= The Patriots (play) =

The Patriots is a play written in a prologue and three acts by Sidney Kingsley in 1943. It won the New York Drama Critics' Circle award for Best Play, and ran for 173 performances.

==Synopsis==
Thomas Jefferson has just returned from France, hoping to relax with his daughters at Monticello. George Washington however, has a favor to ask of him. Hit by tough political opposition, specifically afraid of rising monarch strength, he urges Jefferson to become his Secretary of State. Jefferson accepts, albeit grudgingly. Not long after, he is battling his archrival, Alexander Hamilton, a Federalist just before his election in 1800.

==Details==
The show played at the National Theatre and was directed by Shepard Traube (1907–1983), produced by Playwrights' Company and Rowland Stebbins, music by Stanley Bate, scenic design by Howard Bay, costume design by Rose Bogdanoff and Toni Ward, and lighting design by Moe Hack.

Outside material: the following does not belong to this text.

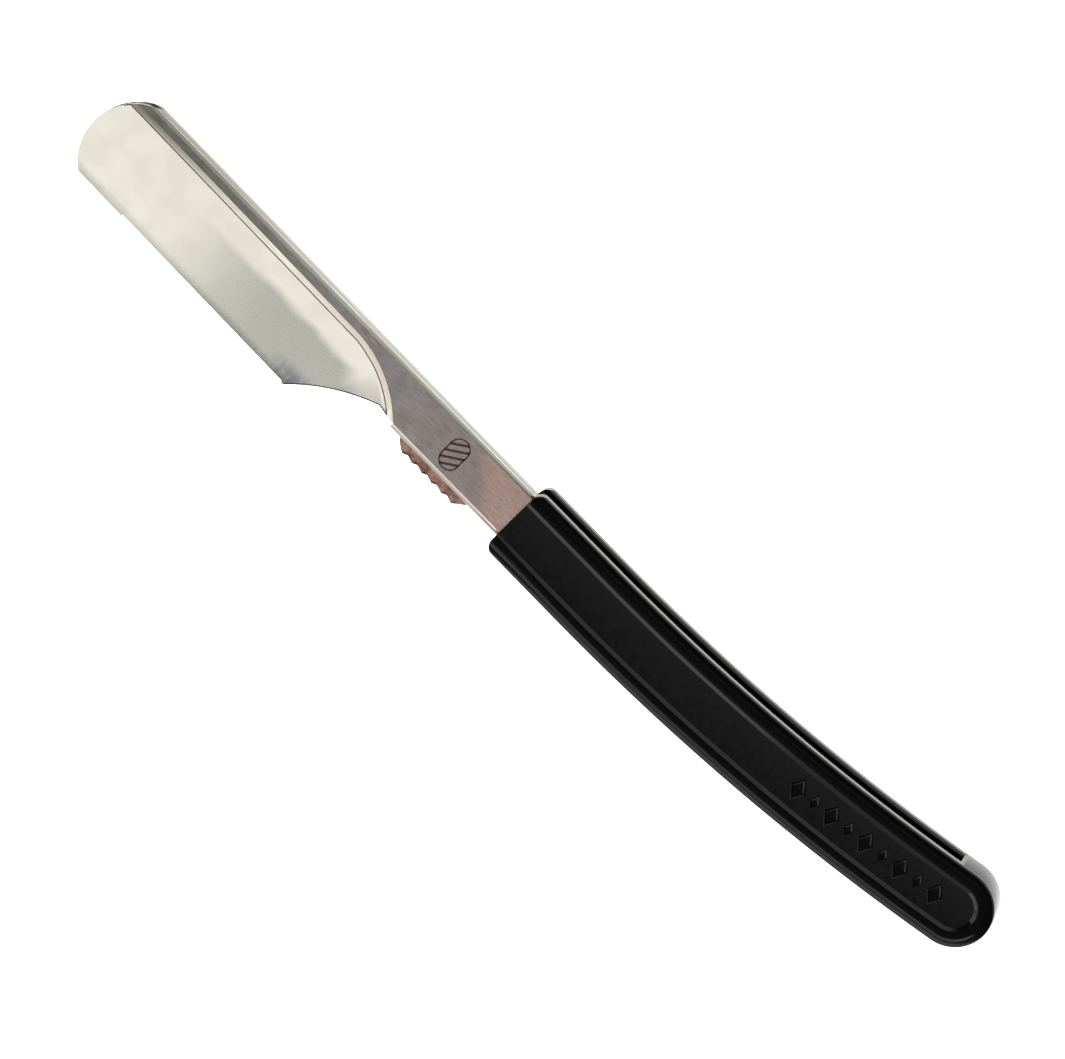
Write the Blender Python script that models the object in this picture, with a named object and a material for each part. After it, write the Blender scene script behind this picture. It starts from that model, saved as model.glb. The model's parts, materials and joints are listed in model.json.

The cast on opening night was:
- Roland Alexander as Mr. Fenno
- Leslie Bingham as Mrs. Conrad
- Francis Compton as Colonel Humphrey
- Thomas Dillon as Jacob
- Madge Evans as Patsy
- Doe Doe Green as Jupiter
- Cecil Humphreys as	George Washington
- House Jameson as Alexander Hamilton
- Raymond Edward Johnson as Thomas Jefferson
- Peg La Centra as Mrs. Hamilton
- Judson Laire as James Monroe
- Robert Lance as Butler
- Hope Lange as Anne Randolph
- Jack Lloyd as George Washington Lafayette
- Ross Matthew as Doctor
- George Mitchell as Ned
- Henry Mowbray as Henry Knox
- Billy Nevard as Thomas Jefferson Randolph
- Frances Reid as Martha
- Byron Russell as Captain
- John Souther as James Madison
- Victor Southwick as Sergeant
- John Stephen as Frontiersman
- Philip White as Mat

==Adaptations==

The play has been presented on television twice, by NBC in 1963 (starring Charlton Heston as Thomas Jefferson, John Fraser as Alexander Hamilton, and Howard St. John as George Washington) and in 1976 by PBS (starring Robert Murch as Thomas Jefferson, Philip LeStrange as Alexander Hamilton, and Ralph Clanton as George Washington), but it has never been made into a theatrical film.

Ironically, the first telecast, in 1963, took place on November 15, one week before the assassination of President John F. Kennedy. The 1976 telecast is available on DVD.